Senate debates

Tuesday, 3 December 2013

Adjournment

World AIDS Day

7:05 pm

Photo of John FaulknerJohn Faulkner (NSW, Australian Labor Party) Share this | | Hansard source

Last Sunday, 1 December, marked the 25th anniversary of World AIDS Day. This year's theme is Getting to Zero. The Getting to Zero campaign aims to reduce new HIV infections, discrimination and AIDS-related deaths to zero through increased advances and equal access to HIV prevention, testing, treatment and care.

The AIDS pandemic, caused by the spread of the HIV infection, has been one of the most destructive diseases in human history. The statistics are alarming. According to the 2012 UNAIDS worldwide statistics, over 60 million people have been infected with HIV since 1981. There are currently 35.3 million people living with HIV/AIDS. Over 25 million people have died from the disease. The most alarming statistics are in sub-Saharan Africa where there are currently around 25 million people living with HIV. Each day, around 4,400 people are infected. And each day around 3,300 people die from AIDS on the African continent.

The Australian World AIDS Day website indicates that last year there were 1,253 new cases of HIV diagnosed in Australia. That is a 10 per cent increase in diagnoses from the previous year. Equally concerning is the prevalence of HIV-AIDS and AIDS in our region. The 2012 UNAIDS report, HIV in Asia and the Pacific—getting to zero, indicates that in 2009 there were:

… between 4.5 to 5.5 million people in Asia and the Pacific living with HIV.

It goes on to say:

… the vast majority of people living with HIV in the Asia Pacific region live in 11 countries: Cambodia, China, India, Indonesia, Malaysia, Myanmar, Nepal, Pakistan, Thailand, Vietnam, and Papua New Guinea.

In Papua New Guinea in 2009 there were between 30,000 and 39,000 people living with HIV, between 2,100 and 4,800 new HIV infections, and 1,300 AIDS related deaths. These statistics show alarming rates of HIV infection and AIDS related deaths in PNG—far higher, of course, than here in Australia.

Recently, Nobel Laureate and Myanmar opposition leader, Aung San Suu Kyi, speaking on World AIDS Day, launched AIDS 2014, a major global health conference to be held in Melbourne next year with 14,000 delegates from 200 countries.
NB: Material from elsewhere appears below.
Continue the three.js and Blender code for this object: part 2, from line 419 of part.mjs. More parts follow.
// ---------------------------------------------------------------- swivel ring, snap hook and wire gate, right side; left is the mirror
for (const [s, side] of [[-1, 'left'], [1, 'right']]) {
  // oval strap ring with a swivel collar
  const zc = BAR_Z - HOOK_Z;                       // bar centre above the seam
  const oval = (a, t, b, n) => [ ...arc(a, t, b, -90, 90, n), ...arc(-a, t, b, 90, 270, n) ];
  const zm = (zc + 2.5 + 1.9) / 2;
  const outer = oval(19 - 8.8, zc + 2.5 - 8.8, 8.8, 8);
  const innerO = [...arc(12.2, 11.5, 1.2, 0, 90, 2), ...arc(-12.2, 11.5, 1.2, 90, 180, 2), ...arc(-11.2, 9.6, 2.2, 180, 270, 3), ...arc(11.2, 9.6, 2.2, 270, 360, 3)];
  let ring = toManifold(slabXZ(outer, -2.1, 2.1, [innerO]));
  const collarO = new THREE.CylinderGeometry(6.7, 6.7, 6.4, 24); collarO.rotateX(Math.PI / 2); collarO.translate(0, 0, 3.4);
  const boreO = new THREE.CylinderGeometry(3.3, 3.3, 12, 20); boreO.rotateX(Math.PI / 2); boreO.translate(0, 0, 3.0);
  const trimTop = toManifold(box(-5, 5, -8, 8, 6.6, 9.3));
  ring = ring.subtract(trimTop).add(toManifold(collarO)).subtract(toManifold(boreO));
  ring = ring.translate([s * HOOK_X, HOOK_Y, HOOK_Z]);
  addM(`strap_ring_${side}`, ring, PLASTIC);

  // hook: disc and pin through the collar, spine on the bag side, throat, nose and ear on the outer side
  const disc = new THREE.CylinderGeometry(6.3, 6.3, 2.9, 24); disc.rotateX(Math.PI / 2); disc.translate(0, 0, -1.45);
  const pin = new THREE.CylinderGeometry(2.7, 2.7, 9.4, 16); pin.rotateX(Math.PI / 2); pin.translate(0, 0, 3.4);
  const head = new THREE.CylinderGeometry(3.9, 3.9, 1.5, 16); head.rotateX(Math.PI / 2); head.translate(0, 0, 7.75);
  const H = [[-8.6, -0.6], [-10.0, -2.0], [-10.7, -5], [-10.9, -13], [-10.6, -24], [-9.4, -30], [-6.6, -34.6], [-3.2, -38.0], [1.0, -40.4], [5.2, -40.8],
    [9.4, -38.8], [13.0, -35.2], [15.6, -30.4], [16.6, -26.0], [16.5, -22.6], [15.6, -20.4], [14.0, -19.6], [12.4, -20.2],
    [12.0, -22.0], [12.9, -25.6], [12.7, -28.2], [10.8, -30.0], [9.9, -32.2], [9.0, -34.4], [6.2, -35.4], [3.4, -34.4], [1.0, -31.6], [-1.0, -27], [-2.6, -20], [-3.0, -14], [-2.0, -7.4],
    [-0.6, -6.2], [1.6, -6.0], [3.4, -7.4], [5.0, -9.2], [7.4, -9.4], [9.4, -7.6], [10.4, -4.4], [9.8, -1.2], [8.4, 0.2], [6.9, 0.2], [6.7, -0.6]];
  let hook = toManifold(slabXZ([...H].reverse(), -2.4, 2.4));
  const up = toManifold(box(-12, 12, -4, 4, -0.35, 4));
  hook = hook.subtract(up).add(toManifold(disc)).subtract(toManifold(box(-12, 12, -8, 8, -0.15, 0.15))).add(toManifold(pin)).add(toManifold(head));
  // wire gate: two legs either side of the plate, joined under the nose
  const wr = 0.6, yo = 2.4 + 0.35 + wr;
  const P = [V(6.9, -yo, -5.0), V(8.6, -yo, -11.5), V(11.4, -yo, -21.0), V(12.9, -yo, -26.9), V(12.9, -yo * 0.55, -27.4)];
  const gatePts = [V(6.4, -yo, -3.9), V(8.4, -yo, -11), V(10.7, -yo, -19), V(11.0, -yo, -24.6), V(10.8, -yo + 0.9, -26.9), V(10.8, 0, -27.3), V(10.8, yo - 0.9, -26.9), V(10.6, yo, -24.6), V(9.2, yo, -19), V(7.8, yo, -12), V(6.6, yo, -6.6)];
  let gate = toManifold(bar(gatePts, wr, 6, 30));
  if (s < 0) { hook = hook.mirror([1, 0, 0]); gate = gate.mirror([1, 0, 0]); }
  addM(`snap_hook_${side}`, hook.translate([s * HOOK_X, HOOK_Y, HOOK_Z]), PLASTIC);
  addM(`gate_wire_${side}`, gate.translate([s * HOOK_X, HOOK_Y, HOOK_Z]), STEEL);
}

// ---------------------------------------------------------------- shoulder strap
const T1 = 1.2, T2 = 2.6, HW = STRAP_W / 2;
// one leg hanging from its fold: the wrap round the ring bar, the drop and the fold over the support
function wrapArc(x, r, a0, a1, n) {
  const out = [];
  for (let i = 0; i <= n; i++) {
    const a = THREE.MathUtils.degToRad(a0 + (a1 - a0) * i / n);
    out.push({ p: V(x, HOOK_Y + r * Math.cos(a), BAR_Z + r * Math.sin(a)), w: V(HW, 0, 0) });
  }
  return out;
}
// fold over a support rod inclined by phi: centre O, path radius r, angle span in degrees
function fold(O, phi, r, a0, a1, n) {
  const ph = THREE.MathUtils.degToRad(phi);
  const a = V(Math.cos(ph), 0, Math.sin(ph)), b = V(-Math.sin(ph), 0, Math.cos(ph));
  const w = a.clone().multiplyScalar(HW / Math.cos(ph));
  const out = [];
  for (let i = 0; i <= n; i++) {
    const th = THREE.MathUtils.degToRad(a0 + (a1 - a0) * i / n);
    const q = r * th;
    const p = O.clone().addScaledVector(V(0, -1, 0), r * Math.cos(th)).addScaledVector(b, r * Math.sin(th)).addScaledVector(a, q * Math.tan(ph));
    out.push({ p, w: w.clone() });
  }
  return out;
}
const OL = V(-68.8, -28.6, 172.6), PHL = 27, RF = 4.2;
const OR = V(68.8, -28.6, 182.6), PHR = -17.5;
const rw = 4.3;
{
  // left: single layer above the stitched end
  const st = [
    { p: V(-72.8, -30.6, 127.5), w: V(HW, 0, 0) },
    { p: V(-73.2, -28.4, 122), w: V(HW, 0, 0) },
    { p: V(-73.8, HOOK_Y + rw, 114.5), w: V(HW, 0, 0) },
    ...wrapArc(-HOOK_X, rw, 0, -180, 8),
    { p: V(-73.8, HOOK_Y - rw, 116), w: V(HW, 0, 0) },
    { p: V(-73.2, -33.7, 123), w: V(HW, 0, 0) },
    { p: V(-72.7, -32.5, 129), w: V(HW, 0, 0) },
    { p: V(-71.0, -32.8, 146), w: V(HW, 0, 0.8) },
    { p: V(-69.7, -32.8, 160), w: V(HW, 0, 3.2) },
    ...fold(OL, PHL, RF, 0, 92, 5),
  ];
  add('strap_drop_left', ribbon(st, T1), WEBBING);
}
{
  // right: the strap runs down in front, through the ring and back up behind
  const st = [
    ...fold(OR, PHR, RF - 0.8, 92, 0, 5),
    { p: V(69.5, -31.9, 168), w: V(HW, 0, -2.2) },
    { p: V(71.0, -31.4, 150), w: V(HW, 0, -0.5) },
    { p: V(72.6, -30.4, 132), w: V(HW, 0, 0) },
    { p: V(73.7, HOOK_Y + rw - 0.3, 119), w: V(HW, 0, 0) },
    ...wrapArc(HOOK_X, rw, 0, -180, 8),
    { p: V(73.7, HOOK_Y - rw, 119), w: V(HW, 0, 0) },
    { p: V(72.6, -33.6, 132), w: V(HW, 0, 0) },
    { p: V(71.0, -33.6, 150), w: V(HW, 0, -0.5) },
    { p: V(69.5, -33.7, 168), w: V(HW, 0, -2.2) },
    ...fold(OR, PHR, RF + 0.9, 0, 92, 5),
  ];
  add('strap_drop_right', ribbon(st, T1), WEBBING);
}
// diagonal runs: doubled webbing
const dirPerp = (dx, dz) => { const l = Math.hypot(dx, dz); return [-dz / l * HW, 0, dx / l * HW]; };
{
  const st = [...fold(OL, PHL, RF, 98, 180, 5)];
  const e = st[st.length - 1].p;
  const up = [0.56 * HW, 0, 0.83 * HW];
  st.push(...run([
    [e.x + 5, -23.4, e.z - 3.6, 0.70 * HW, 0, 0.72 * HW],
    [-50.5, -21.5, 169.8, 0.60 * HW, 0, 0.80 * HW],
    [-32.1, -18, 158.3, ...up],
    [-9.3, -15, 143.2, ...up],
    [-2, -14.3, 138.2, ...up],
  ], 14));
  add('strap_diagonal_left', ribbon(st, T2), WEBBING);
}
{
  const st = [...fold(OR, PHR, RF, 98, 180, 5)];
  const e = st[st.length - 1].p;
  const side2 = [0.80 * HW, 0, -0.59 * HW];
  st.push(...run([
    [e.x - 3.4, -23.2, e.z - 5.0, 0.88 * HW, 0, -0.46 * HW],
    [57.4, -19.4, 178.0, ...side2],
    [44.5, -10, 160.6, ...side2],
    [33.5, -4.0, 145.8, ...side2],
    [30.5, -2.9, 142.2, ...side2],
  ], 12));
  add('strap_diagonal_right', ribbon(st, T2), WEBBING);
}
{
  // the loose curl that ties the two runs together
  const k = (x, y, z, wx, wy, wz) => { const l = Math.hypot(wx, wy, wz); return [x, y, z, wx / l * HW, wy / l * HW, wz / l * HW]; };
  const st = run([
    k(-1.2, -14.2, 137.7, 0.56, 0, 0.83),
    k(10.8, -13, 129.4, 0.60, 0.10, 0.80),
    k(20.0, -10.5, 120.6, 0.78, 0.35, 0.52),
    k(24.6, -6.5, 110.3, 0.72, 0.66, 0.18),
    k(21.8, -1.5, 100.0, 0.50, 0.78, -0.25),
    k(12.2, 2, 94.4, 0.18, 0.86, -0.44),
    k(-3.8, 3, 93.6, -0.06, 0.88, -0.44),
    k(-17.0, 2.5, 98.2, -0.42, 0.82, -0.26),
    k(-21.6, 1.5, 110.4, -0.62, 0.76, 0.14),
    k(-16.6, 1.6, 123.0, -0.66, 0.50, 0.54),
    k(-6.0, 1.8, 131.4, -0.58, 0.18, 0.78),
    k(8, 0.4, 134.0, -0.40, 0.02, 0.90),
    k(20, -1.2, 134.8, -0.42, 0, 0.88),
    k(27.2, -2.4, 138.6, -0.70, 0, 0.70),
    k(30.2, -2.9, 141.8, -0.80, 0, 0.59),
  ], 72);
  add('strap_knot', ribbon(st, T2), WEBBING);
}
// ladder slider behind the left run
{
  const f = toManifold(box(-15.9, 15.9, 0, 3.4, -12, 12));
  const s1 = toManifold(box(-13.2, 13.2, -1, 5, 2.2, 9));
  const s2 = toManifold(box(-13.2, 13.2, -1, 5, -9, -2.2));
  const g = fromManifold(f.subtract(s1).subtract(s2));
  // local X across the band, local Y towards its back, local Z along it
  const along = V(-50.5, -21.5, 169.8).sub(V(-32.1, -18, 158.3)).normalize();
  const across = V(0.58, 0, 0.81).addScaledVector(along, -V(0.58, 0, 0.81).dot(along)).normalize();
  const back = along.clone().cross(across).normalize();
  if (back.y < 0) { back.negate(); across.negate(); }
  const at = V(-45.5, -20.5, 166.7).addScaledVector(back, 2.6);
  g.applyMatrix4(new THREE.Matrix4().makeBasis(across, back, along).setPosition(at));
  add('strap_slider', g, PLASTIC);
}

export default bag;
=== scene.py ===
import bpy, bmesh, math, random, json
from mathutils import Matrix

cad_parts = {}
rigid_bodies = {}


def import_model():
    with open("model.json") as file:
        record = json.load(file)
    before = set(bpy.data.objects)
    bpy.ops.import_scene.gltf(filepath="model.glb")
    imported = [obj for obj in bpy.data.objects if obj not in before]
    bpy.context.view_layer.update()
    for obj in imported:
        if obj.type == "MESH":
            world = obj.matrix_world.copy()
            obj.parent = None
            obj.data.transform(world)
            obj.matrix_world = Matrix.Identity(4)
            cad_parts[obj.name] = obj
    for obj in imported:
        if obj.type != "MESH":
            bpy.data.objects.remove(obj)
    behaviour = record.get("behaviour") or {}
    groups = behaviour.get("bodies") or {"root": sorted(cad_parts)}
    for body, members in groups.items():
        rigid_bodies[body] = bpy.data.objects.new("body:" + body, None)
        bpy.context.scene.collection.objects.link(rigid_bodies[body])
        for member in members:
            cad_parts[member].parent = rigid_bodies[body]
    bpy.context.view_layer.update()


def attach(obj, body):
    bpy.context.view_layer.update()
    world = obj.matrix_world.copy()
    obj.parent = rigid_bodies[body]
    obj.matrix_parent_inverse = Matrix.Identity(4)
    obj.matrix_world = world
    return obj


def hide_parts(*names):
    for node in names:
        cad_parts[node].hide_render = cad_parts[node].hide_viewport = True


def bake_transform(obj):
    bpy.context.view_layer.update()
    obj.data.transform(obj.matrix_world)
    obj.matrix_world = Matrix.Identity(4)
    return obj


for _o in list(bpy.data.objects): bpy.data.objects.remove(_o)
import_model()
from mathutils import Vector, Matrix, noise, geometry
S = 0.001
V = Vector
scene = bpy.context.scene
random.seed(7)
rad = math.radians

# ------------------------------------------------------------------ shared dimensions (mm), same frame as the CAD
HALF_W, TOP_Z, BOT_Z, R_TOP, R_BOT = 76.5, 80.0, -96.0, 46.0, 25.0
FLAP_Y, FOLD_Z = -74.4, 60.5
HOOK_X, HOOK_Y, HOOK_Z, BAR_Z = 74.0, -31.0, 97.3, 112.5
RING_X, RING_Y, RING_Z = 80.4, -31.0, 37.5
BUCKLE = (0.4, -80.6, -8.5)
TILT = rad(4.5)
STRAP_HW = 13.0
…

She warned against discrimination towards victims of the disease, drawing parallels between the plight of sufferers and her own struggle for democracy in Myanmar.

It is critically important that the fight against HIV-AIDS in Australia and globally remains a policy priority. I acknowledge the work so many are doing here in Australia and overseas to meet this challenge and I know that this is a sentiment that is shared by all senators.